What to work on -> Give the listing again in full, exactly as written.
::::::
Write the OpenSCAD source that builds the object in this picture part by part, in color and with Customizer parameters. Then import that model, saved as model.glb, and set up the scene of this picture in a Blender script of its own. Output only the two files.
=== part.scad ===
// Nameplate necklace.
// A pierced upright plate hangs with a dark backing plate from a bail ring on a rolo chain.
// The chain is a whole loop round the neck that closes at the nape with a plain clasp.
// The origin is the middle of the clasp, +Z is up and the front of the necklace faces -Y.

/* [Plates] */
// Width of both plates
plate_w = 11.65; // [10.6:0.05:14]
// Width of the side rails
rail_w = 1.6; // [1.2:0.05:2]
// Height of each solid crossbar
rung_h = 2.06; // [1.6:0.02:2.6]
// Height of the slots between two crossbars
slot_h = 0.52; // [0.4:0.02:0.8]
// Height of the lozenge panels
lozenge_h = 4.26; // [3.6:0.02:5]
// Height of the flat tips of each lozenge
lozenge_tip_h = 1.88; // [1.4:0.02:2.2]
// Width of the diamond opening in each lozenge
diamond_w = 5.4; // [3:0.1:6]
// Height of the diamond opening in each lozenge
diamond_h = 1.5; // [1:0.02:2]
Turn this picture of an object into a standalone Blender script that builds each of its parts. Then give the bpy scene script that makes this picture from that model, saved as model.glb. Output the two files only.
::::::
Solution to this problem ->
Write the OpenSCAD source that builds the object in this picture part by part, in color and with Customizer parameters. Then import that model, saved as model.glb, and set up the scene of this picture in a Blender script of its own. Output only the two files.
=== part.scad ===
// Nameplate necklace.
// A pierced upright plate hangs with a dark backing plate from a bail ring on a rolo chain.
// The chain is a whole loop round the neck that closes at the nape with a plain clasp.
// The origin is the middle of the clasp, +Z is up and the front of the necklace faces -Y.

/* [Plates] */
// Width of both plates
plate_w = 11.65; // [10.6:0.05:14]
// Width of the side rails
rail_w = 1.6; // [1.2:0.05:2]
// Height of each solid crossbar
rung_h = 2.06; // [1.6:0.02:2.6]
// Height of the slots between two crossbars
slot_h = 0.52; // [0.4:0.02:0.8]
// Height of the lozenge panels
lozenge_h = 4.26; // [3.6:0.02:5]
// Height of the flat tips of each lozenge
lozenge_tip_h = 1.88; // [1.4:0.02:2.2]
// Width of the diamond opening in each lozenge
diamond_w = 5.4; // [3:0.1:6]
// Height of the diamond opening in each lozenge
diamond_h = 1.5; // [1:0.02:2]
Turn this picture of an object into a standalone Blender script that builds each of its parts. Then give the bpy scene script that makes this picture from that model, saved as model.glb. Output the two files only.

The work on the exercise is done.